Читать «Холоп августейшего демократа» онлайн - страница 18

Валерий Николаевич Казаков

Следующим заходил заместитель по территориям и контролю. Потом замша по развлечениям и народной веселухе, потом кадры, ну и напоследок так, чиновная мелочь. О ней можно было бы и не упоминать вовсе, если бы она, эта мелочь, не выполняла очень важ­ную аппаратную работу — стучать на своё начальство. Конечно, делалось это исподволь, в высокий кабинет заходили под каким- нибудь безвинным предлогом или по велению шефа, чтобы, не при­веди господи, твоё непосредственное начальство в чём-нибудь эта­ком не заподозрило. Вообще главной заботой отечественной модели власти была борьба за прямой доступ к властьпредержащему телу. И если учесть, что властные коллективы почти сплошь состояли из особ сильного полу, то прямо какой-то Содом с Гоморрой получал­ся: всех тянуло к начальнику, а самого начальника — к ещё более высокому начальствующему телу и так, почитай, до самого верху.

Воробейчиков был опытным, хотя и солдафонистым управ­ленцем и вовсю поощрял подобную борьбу, в которой видел за­лог незыблемости персональной власти, без которой страна не­минуемо погрязла бы, по его разумению, в кровавом хаосе.

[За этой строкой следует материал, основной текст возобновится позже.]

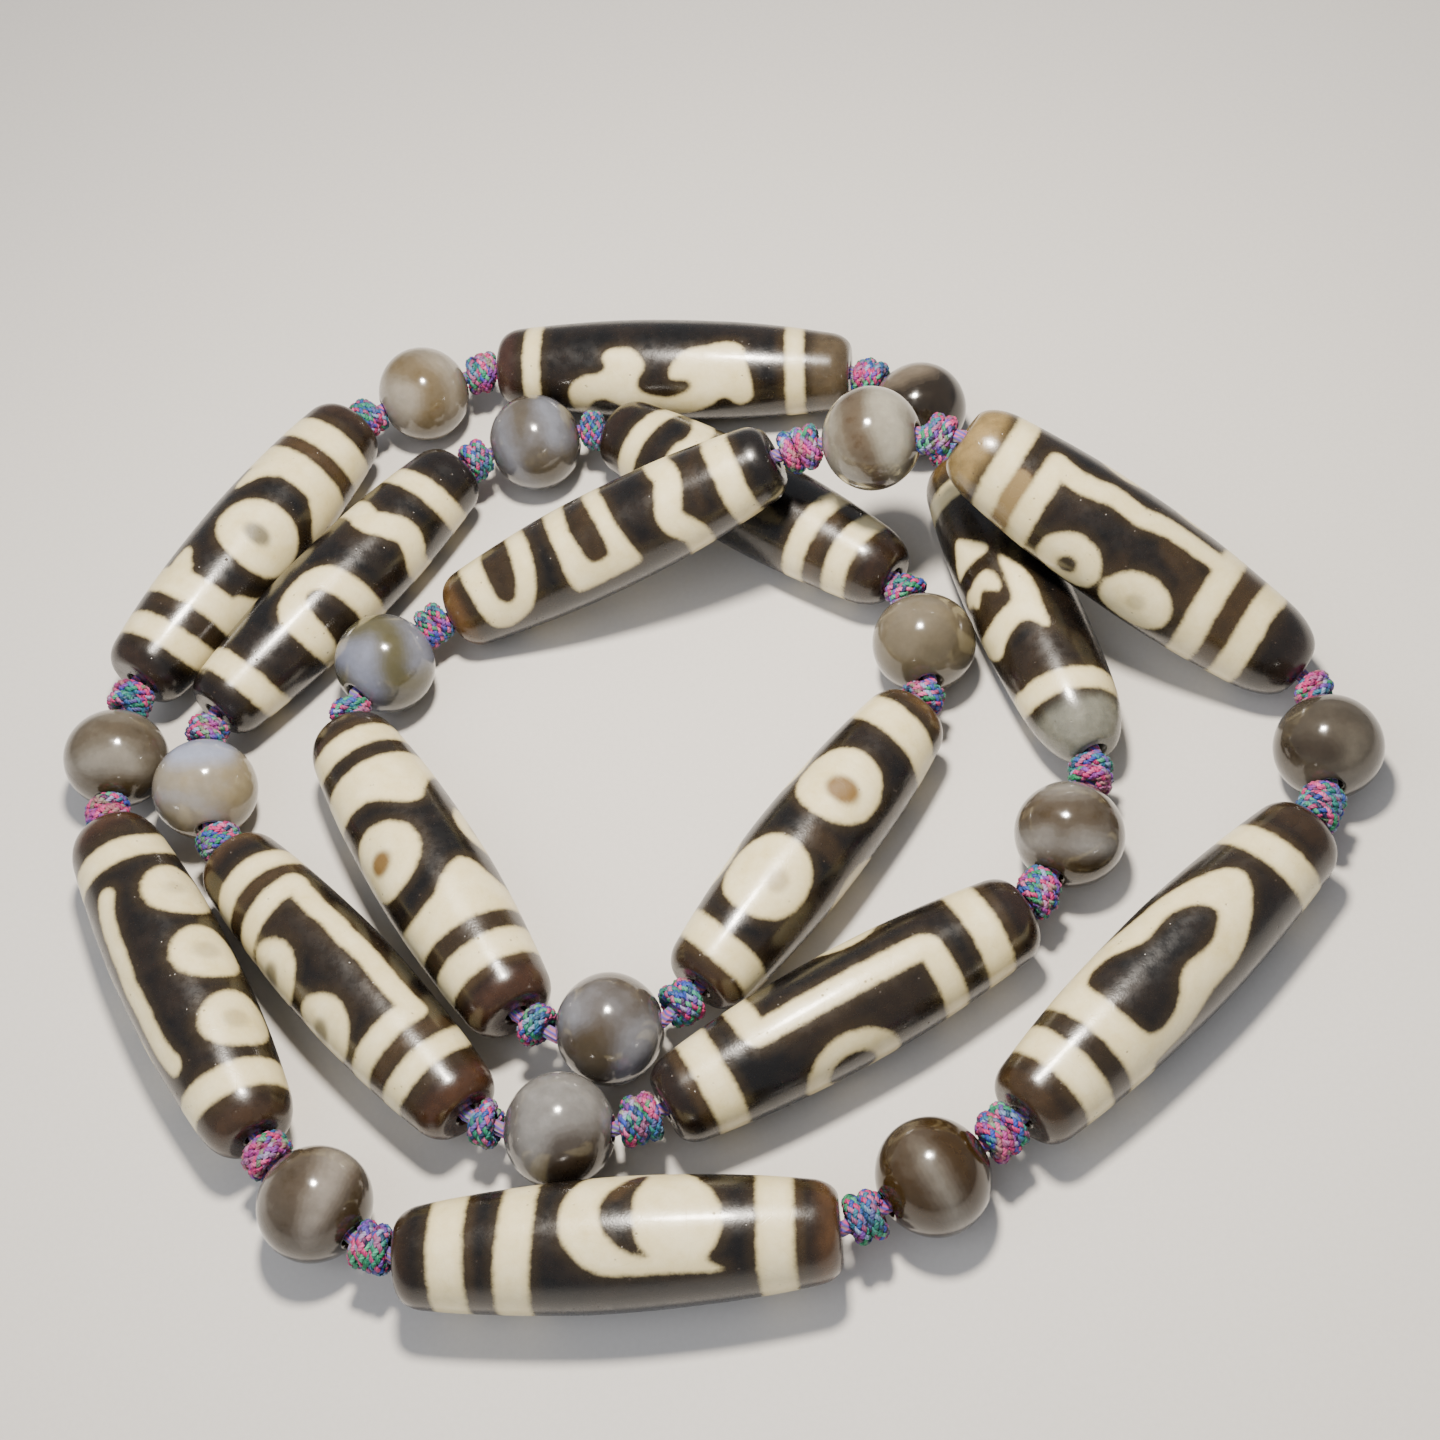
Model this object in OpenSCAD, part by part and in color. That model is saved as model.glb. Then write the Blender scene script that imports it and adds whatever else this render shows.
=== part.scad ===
// A closed strand of 14 long dzi beads and 14 round agate beads, with a knot of
// the braided cord on both sides of every bead. The strand lies coiled on a flat
// surface at Z = 0, and two long beads lie across their neighbours.

/* [Dzi beads] */
// Diameter of a dzi bead's flat end, as a share of its girth
end_ratio = 0.72; // [0.6:0.01:0.8]
// Radius of the worn rim around each flat end
rim_radius = 1; // [0.4:0.1:1.2]
// Steps along the side of a dzi bead
side_steps = 12; // [8:2:24]
// Steps around each worn rim
rim_steps = 3; // [2:1:6]

/* [Agate beads] */
// Diameter of a round agate bead, across the string
agate_girth = 10.4; // [9.6:0.1:10.4]
// Length of a round agate bead, along the string
agate_length = 9.6; // [9:0.1:9.8]
// Steps along a round agate bead's side
agate_steps = 16; // [10:2:32]

/* [Cord] */
// Diameter of the cord where it runs through the beads
cord_girth = 1.4; // [1:0.1:1.5]
// Diameter of the hole drilled through every bead
hole_girth = 2; // [1.8:0.1:2.4]
// Width of the worn bevel around each hole's mouth
mouth_bevel = 0.3; // [0.1:0.1:0.5]
// Sides of the cord's cross-section
cord_sides = 8; // [6:1:12]

/* [Knots] */
// Diameter of a knot
knot_girth = 5; // [4:0.1:5.2]
// Share of its girth that a knot loses where the strand bends by a right angle
knot_squeeze = 0.2; // [0:0.05:0.25]
// Clear space between a knot and the beads beside it
knot_gap = 0.25; // [0.15:0.05:0.4]
// Clear space between a knot and the cord inside it
knot_play = 0.2; // [0.1:0.05:0.3]
// Wraps of cord that show side by side on a knot
knot_wraps = 3; // [2:1:4]
// Depth of the grooves between the wraps
groove_depth = 0.25; // [0:0.05:0.5]
// Steps along one wrap
wrap_steps = 5; // [4:1:8]
// Shape of a knot's side: 0.5 is an ellipse and less is squarer
knot_bulge = 0.45; // [0.4:0.01:0.5]

/* [Hidden] */
$fn = 48;

// The long beads in string order. Heading is the way the string runs through the
// bead, counted from +X towards +Y. Lift is how far the bead's middle is above
// where it would lie by itself, and tilt is how steeply the bead climbs.
DZI_X = 0;
DZI_Y = 1;
DZI_HEADING = 2;
DZI_LENGTH = 3;
DZI_GIRTH = 4;
DZI_LIFT = 5;
DZI_TILT = 6;
DZI = [
    //    x       y  heading  length   girth  lift    tilt
    [   3.5,   48.5,     -14,     39,     11,    0,      0],
    [  33.9,    8.9,     -81,   37.5,   10.8,    0,      0],
    [     9,    -32,     201,   37.5,   10.8,    0,      0],
    [ -36.5,  -20.5,     124,   37.5,   10.6,    0,      0],
    [   -35,     26,      45,     38,   10.6,    0,      0],
    [   9.1,   28.2,   -45.5,     37,   10.6,    0,      0],
    [   8.5,  -14.5,     226,     36,   10.8,    0,      0],
    [   -28,    -10,     113,   37.5,   11.2,    0,      0],
    [  -5.7,   22.8,     5.5,   37.5,   10.6,  4.5,   19.5],
    [  44.3,      8,   -37.5,     40,   11.7,  6.3,    -25],
    [    38,  -33.5,     216,   39.5,   11.2,    0,      0],
    [   -14,  -50.5,     174,     38,   11.4,    0,      0],
    [   -52,  -17.5,     112,     38,   11.2,    0,      0],
    [ -44.5,     33,      52,   38.5,   11.4,    0,      0]
];

// The round beads in string order, each one after the long bead of its own row.
AGATE_X = 0;
AGATE_Y = 1;
AGATE_LIFT = 2;
AGATE = [
    //    x       y   lift
    [  28.7,     37,     0],
    [  32.5,    -18,     0],
    [   -18,    -39,     0],
    [ -49.5,    3.5,     0],
    [ -12.8,   41.6,     0],
    [  23.4,    6.5,     0],
    [ -12.5,    -30,     0],
    [ -30.8,   15.2,     0],
    [  21.5,   22.8,  13.1],
    [  58.5,  -13.3,     0],
    [  13.5,    -49,     0],
    [   -40,    -42,     0],
    [ -58.5,      9,     0],
    [ -24.5,   51.5,     0]
];

bead_count = len(DZI);
knot_count = 2 * bead_count;
// How far a round bead's face falls away from its hole's mouth at a knot's side
ball_fall = 0.1;

function unit(v) = v / norm(v);
function along(heading, tilt) =
    [cos(heading) * cos(tilt), sin(heading) * cos(tilt), sin(tilt)];

// A long bead's middle, the way its hole runs, and the middle of each hole mouth.
function dzi_middle(i) =
    [DZI[i][DZI_X], DZI[i][DZI_Y], DZI[i][DZI_GIRTH] / 2 + DZI[i][DZI_LIFT]];
function dzi_way(i) = along(DZI[i][DZI_HEADING], DZI[i][DZI_TILT]);
function dzi_mouth(i, side) = dzi_middle(i) + side * DZI[i][DZI_LENGTH] / 2 * dzi_way(i);

// A round bead's hole runs halfway between the directions to its two neighbours.
function agate_middle(i) =
    [AGATE[i][AGATE_X], AGATE[i][AGATE_Y], agate_girth / 2 + AGATE[i][AGATE_LIFT]];
function agate_way(i) =
    unit(unit(agate_middle(i) - dzi_mouth(i, 1))
        + unit(dzi_mouth((i + 1) % bead_count, -1) - agate_middle(i)));
function agate_mouth(i, side) = agate_middle(i) + side * agate_length / 2 * agate_way(i);

// The two hole mouths that a knot fills the space between, and the way out of each.
// Even knots follow a long bead and odd ones follow a round bead.
function mouth_before(k) = let (i = floor(k / 2)) k % 2 == 0 ? dzi_mouth(i, 1) : agate_mouth(i, 1);
function way_before(k) = let (i = floor(k / 2)) k % 2 == 0 ? dzi_way(i) : agate_way(i);
function mouth_after(k) =
    let (i = floor(k / 2)) k % 2 == 0 ? agate_mouth(i, -1) : dzi_mouth((i + 1) % bead_count, -1);
function way_after(k) =
    let (i = floor(k / 2)) k % 2 == 0 ? agate_way(i) : dzi_way((i + 1) % bead_count);

// The cord runs straight from mouth to mouth. A knot turns half of the bend
// between its two beads, and it sits on the cord equally far from both faces. A
// round bead's face falls away, so a knot may come a little closer to it.
function knot_way(k) = unit(way_before(k) + way_after(k));
function cord_way(k) = unit(mouth_after(k) - mouth_before(k));
function falls_before(k) = k % 2 == 0 ? 0 : ball_fall;
function falls_after(k) = k % 2 == 0 ? ball_fall : 0;
function room_before(k) =
    let (
        closing_before = cord_way(k) * way_before(k),
        closing_after = cord_way(k) * way_after(k),
        space = norm(mouth_after(k) - mouth_before(k))
    )
    (space * closing_after + falls_after(k) - falls_before(k)) / (closing_before + closing_after);
function knot_middle(k) = mouth_before(k) + room_before(k) * cord_way(k);

// A knot is squeezed thinner where the strand bends, and it is as long as its tilt
// between the two faces allows.
function knot_bend(k) = acos(knot_way(k) * way_before(k));
function knot_radius(k) = knot_girth / 2 * (1 - knot_squeeze * knot_bend(k) / 45);
function knot_half(k) =
    let (
        reach = room_before(k) * (cord_way(k) * way_before(k)) + falls_before(k) - knot_gap,
        spread = knot_radius(k) * sin(knot_bend(k))
    )
    sqrt(reach * reach - spread * spread) / cos(knot_bend(k));

// Profiles are lists of [radius, place along the string] around the middle.
function barrel_radius(place, length, girth) =
    girth / 2 * (1 - (1 - end_ratio) * pow(2 * place / length, 2));
function barrel_side(length, girth) =
    let (straight = length / 2 - rim_radius)
    [for (n = [0 : side_steps])
        let (place = straight * (2 * n / side_steps - 1))
        [barrel_radius(place, length, girth), place]];
function barrel_rim(length, girth) =
    let (straight = length / 2 - rim_radius)
    [for (n = [1 : rim_steps])
        let (turn = 90 * n / rim_steps)
        [barrel_radius(straight, length, girth) - rim_radius * (1 - cos(turn)),
            straight + rim_radius * sin(turn)]];
function mirrored(points) = [for (n = [len(points) - 1 : -1 : 0]) [points[n][0], -points[n][1]]];
function hole_side(length) =
    let (half = length / 2, r = hole_girth / 2)
    [[r + mouth_bevel, half], [r, half - mouth_bevel],
        [r, mouth_bevel - half], [r + mouth_bevel, -half]];
function ball_side() =
    let (half = agate_length / 2, last = acos((hole_girth / 2 + mouth_bevel) / (agate_girth / 2)))
    [for (n = [0 : agate_steps])
        let (turn = last * (2 * n / agate_steps - 1))
        [agate_girth / 2 * cos(turn), half * sin(turn) / sin(last)]];
function knot_side(half, radius) =
    let (steps = knot_wraps * wrap_steps)
    [for (n = [1 : steps - 1])
        let (place = 2 * n / steps - 1, wrap = abs(sin(180 * n / wrap_steps)))
        [radius * pow(1 - place * place, knot_bulge) - groove_depth * (1 - wrap),
            half * place]];

// Turns a solid drawn along Z to run along the string at its place.
module strung(middle, way) {
    translate(middle) rotate([0, acos(way[2]), atan2(way[1], way[0])]) children();
}

module dzi_bead(i) {
    length = DZI[i][DZI_LENGTH];
    girth = DZI[i][DZI_GIRTH];
    rim = barrel_rim(length, girth);
    color("#3a2a22") strung(dzi_middle(i), dzi_way(i))
        rotate_extrude() polygon(concat(
            mirrored(rim), barrel_side(length, girth), rim, hole_side(length)));
}

module agate_bead(i) {
    color("#9a8a7a") strung(agate_middle(i), agate_way(i))
        rotate_extrude() polygon(concat(ball_side(), hole_side(agate_length)));
}

module knot(k) {
    half = knot_half(k);
    color("#8a4a6a") difference() {
        strung(knot_middle(k), knot_way(k))
            rotate_extrude() polygon(concat(
                [[0, -half]], knot_side(half, knot_radius(k)), [[0, half]]));
        strung(knot_middle(k), cord_way(k))
            cylinder(d = cord_girth + 2 * knot_play, h = 2 * knot_girth, center = true);
    }
}

// The cord bends only at the hole mouths.
function cord_stops() = [for (k = [0 : knot_count - 1]) each [mouth_before(k), mouth_after(k)]];
function cord_ring(before, here, after) =
    let (way = unit(unit(here - before) + unit(after - here)),
        side = unit(cross([0, 0, 1], way)),
        up = cross(way, side))
    [for (n = [0 : cord_sides - 1])
        let (turn = 360 * n / cord_sides)
        here + cord_girth / 2 * (cos(turn) * side + sin(turn) * up)];

module cord() {
    stops = cord_stops();
    count = len(stops);
    points = [for (s = [0 : count - 1])
        each cord_ring(stops[(s + count - 1) % count], stops[s], stops[(s + 1) % count])];
    faces = [for (s = [0 : count - 1]) for (n = [0 : cord_sides - 1])
        let (here = s * cord_sides,
            next = ((s + 1) % count) * cord_sides,
            turned = (n + 1) % cord_sides)
        each [[here + n, here + turned, next + turned], [here + n, next + turned, next + n]]];
    color("#2f5f7a") polyhedron(points, faces);
}

function numbered(name, n) = str(name, n < 9 ? "_0" : "_", n + 1);

for (i = [0 : bead_count - 1]) {
    dzi_bead(i);
    agate_bead(i);
}
for (k = [0 : knot_count - 1]) {
    knot(k);
}
cord();
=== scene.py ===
"""A string of fourteen long etched agate beads and fourteen banded agate beads, with a
knot of many-coloured cord between each two beads, dressed over its CAD solids."""
from functools import partial
from math import asin, cos, pi, radians, sin, sqrt

import bpy
import numpy as np
from mathutils import Matrix


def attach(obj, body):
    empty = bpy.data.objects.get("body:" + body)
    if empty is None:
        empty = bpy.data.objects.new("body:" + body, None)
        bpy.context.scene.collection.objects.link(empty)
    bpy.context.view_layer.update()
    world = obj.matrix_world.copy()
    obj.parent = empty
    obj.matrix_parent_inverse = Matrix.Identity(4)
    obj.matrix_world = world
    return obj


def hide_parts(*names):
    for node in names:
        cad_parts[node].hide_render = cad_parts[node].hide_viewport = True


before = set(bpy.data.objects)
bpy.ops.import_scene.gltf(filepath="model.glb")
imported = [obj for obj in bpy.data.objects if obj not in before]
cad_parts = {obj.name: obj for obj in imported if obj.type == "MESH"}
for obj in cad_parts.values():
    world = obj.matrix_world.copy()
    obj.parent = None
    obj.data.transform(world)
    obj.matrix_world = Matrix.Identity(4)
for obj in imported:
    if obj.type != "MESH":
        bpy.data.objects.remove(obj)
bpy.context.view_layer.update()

MM = 0.001

# The camera stands at the photograph's viewing angle. Places are in mm, angles in radians.
CAMERA_PLACE = np.array([2.0, -120.4, 183.7])
LENS = 54.75
SENSOR = 36.0
DOWNWARD_ANGLE = radians(55.69)
ROLL = radians(-9.594)
SIGHT = np.array([0.0, cos(DOWNWARD_ANGLE), -sin(DOWNWARD_ANGLE)])
ACROSS = np.array([1.0, 0.0, 0.0])
PICTURE_RIGHT = cos(ROLL) * ACROSS - sin(ROLL) * np.cross(SIGHT, ACROSS)
PICTURE_DOWN = sin(ROLL) * ACROSS + cos(ROLL) * np.cross(SIGHT, ACROSS)


def stand(name, data, right, up, back, place):
    """Puts a camera or a lamp into the scene by its own three axes and its place in mm."""
    holder = bpy.data.objects.new(name, data)
    bpy.context.scene.collection.objects.link(holder)
    columns = [right, up, back, place * MM]
    holder.matrix_world = Matrix([[c[i] for c in columns] for i in range(3)] + [[0, 0, 0, 1]])
    return holder


# It looks down by the downward angle, and its picture is turned about that line of sight.
lens = bpy.data.cameras.new("camera")
lens.sensor_width = SENSOR
lens.lens = LENS
camera = stand("camera", lens, PICTURE_RIGHT, -PICTURE_DOWN, -SIGHT, CAMERA_PLACE)
bpy.context.scene.camera = camera

# Sizes and places are the part's own, in mm and degrees.
# Long beads: x, y of the middle, heading, length, girth, lift off the table, tilt.
LONG_BEADS = [
    [3.5, 48.5, -14, 39, 11, 0, 0],
    [33.9, 8.9, -81, 37.5, 10.8, 0, 0],
    [9, -32, 201, 37.5, 10.8, 0, 0],
    [-36.5, -20.5, 124, 37.5, 10.6, 0, 0],
    [-35, 26, 45, 38, 10.6, 0, 0],
    [9.1, 28.2, -45.5, 37, 10.6, 0, 0],
    [8.5, -14.5, 226, 36, 10.8, 0, 0],
    [-28, -10, 113, 37.5, 11.2, 0, 0],
    [-5.7, 22.8, 5.5, 37.5, 10.6, 4.5, 19.5],
    [44.3, 8, -37.5, 40, 11.7, 6.3, -25],
    [38, -33.5, 216, 39.5, 11.2, 0, 0],
    [-14, -50.5, 174, 38, 11.4, 0, 0],
    [-52, -17.5, 112, 38, 11.2, 0, 0],
    [-44.5, 33, 52, 38.5, 11.4, 0, 0],
]
# Round beads: x, y of the middle, lift off the table.
ROUND_BEADS = [
    [28.7, 37, 0], [32.5, -18, 0], [-18, -39, 0], [-49.5, 3.5, 0], [-12.8, 41.6, 0],
    [23.4, 6.5, 0], [-12.5, -30, 0], [-30.8, 15.2, 0], [21.5, 22.8, 13.1], [58.5, -13.3, 0],
    [13.5, -49, 0], [-40, -42, 0], [-58.5, 9, 0], [-24.5, 51.5, 0],
]
ROUND_GIRTH = 10.4
ROUND_LENGTH = 9.6
# A long bead's girth at its ends, as a share of that at its middle.
END_RATIO = 0.72
HOLE = 2.0
MOUTH_BEVEL = 0.3
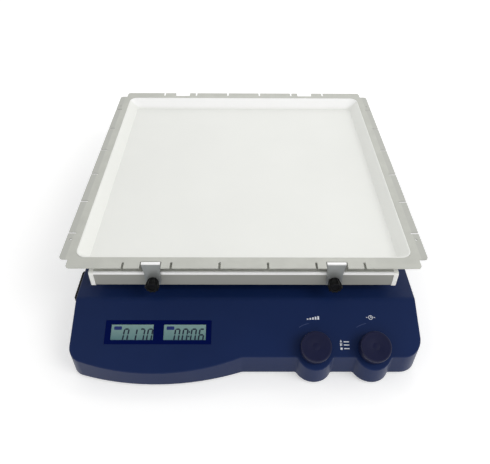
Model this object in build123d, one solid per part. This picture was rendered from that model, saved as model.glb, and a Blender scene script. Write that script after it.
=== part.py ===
from build123d import *
from math import atan, cos, degrees, pi, radians, sin, sqrt, tan
import os

# An orbital shaker: a cast housing with a sloping control panel, a belt-driven eccentric under its deck,
# and a platform that carries a slotted sheet-metal tray round a small circle without turning it.
# Millimetres. +Z is up and -Y is the front. The origin is on the bench, under the middle of the whole.

# Housing
HOUSING_WIDTH = 370.0
FRONT_Y = -213.6
REAR_Y = 191.0
FOOT_HEIGHT = 4.0
HOUSING_HEIGHT = 52.4
WALL = 4.0
BEND_Y = -155.7
PANEL_SLOPE = 23.4
BEND_RADIUS = 12.0
EDGE_RADIUS = 1.2
CORNER_RADIUS = 20.0
LEFT_CORNER_RADIUS = 16.0
BOW_X = -95.0
BOW_HALF_WIDTH = 91.0
BOW_DEPTH = 15.3
BOW_BLEND = 8.0
BOSS_RADIUS = 20.0
BOSS_BLEND = 3.0

# Control panel, measured down the slope from the bend
KNOB_XS = (72.1, 133.3)
KNOB_DOWN = 54.7
KNOB_RADIUS = 15.8
KNOB_TOP = 14.0
KNOB_GAP = 2.2
KNOB_SKIRT = 1.2
PUSH_TRAVEL = 1.2
ENCODER_SIZE = 13.0
ENCODER_DEPTH = 7.0
BUSHING_RADIUS = 4.5
SPINDLE_RADIUS = 3.0
WINDOW_X = -92.8
WINDOW_DOWN = 37.0
WINDOW_WIDTH = 112.8
WINDOW_HEIGHT = 25.8
WINDOW_THICKNESS = 1.5
DISPLAY_XS = (-120.4, -64.7)
DISPLAY_WIDTH = 45.0
DISPLAY_HEIGHT = 16.8
DISPLAY_SINK = 0.4
DISPLAY_DEPTH = 5.5
BOARD = 1.6

# Drive
DRIVE_Y = 32.0
ORBIT_RADIUS = 5.0
REST_PHASE = 117.4
SHAFT_RADIUS = 7.5
MAIN_BEARING = (16.0, 8.0)
PIN_RADIUS = 6.0
PIN_BEARING = (14.0, 8.0)
IDLER_SPAN_X = 230.0
IDLER_SPAN_Y = 220.0
IDLER_RADIUS = 4.0
IDLER_BEARING = (11.0, 7.0)
HUB_WALL = 5.0
BEARING_WALL = 4.0
RIB_THICKNESS = 3.0
RIB_DEPTH = 6.0
DISC_GAP = 1.0
DISC_THICKNESS = 5.0
ECCENTRIC_RADIUS = 24.0
IDLER_DISC_RADIUS = 13.0
PULLEY_RADIUS = 42.0
MOTOR_PULLEY_RADIUS = 14.0
PULLEY_FLANGE = 1.2
PULLEY_SHOULDER = 1.0
STACK_GAP = 1.0
BELT_WIDTH = 8.0
BELT_THICKNESS = 2.0
MOTOR_X = -100.0
ROTOR_RADIUS = 31.0
ROTOR_FLOOR = 2.5
MOTOR_SHAFT_RADIUS = 4.0
MOTOR_MOUNT = 68.0
MOTOR_MOUNT_THICKNESS = 3.0
MOTOR_POST_HEIGHT = 4.0
MOTOR_POST_SPAN = 54.0
WEIGHT_RADIUS = 52.0
WEIGHT_THICKNESS = 6.0

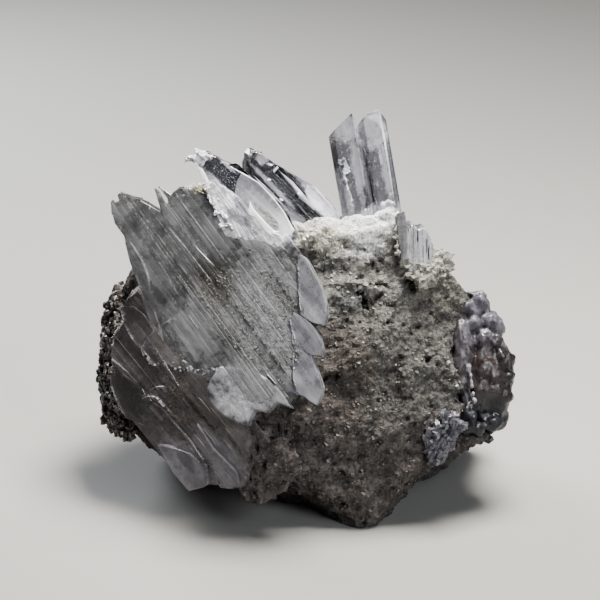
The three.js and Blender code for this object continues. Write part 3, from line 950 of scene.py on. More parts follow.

После докладов шло чтение ежедневной местной прессы. Хотя газеты уже давно считались атавизмом, но меньше их от этого почему-то не становилось. Должно быть, Министерство на­родной нравственности и целомудрия, делая поправку на народ­ную тупость, дремучесть сознания, а также зная о пристрастии простого люда к традиционному нецелевому использованию пе­чатной продукции, не снижала тиражи периодических изданий. Воробейчиков газеты читал не из любопытства, а из недоверия к своим подчинённым, писания которых, как правило, игнориро­вал и считал пустым переводом бумаги. Вычитав какую-нибудь крамолу, приключившуюся в каком-нибудь из улусов или уделов, он тут же созывал совещание и устраивал форменный разнос всем и всякому. Переубедить его в том, что это всё глупости и из­мышления щелкопёров, было невозможно. Нет, вы только не по­думайте, что сановника задевала неосведомлённость подчинён­ных или попытка что-нибудь от него утаить. Нет, он бесился всё по тому же поводу — грязь вышла наружу, так, чего доброго, и до столицы может дойти, а уж там найдётся масса охотников всё это извратить, приврать ещё с три короба и донести до монарших ушей в таком виде. что уж лучше и не говорить!

4

При всей июльской теплыни предрассветной порой в этих краях, как правило, зябко. Частая роса, словно земные слёзы, вы­беливала густую зелень и блёкло тускнела на травах, листьях де­ревьев и придорожных кустов, и они, переполненные этой мате­риализовавшейся из неоткуда влагой, прогибались и проливали тоненькие студёные струйки. Росная белёсость держалась толь­ко до первых вспышек восходящего солнца. И стоило его осле­пительно ярким после ночи и предрассветных сумерек лучам упасть на землю, как матовый налёт моментально превращался в сказочные россыпи, загорающиеся миллиардами разноцветных искорок и бликов. Сероватая масса на каждом листочке, каждой былинке принимала свои оттенки, каждая росинка перед тем, как бесследно исчезнуть, превращалась в яркую, отражающую в себе весь мир хрустальную сферу. Возможно, то же самое проис­ходит и с человеком, только поди ты угадай свой час.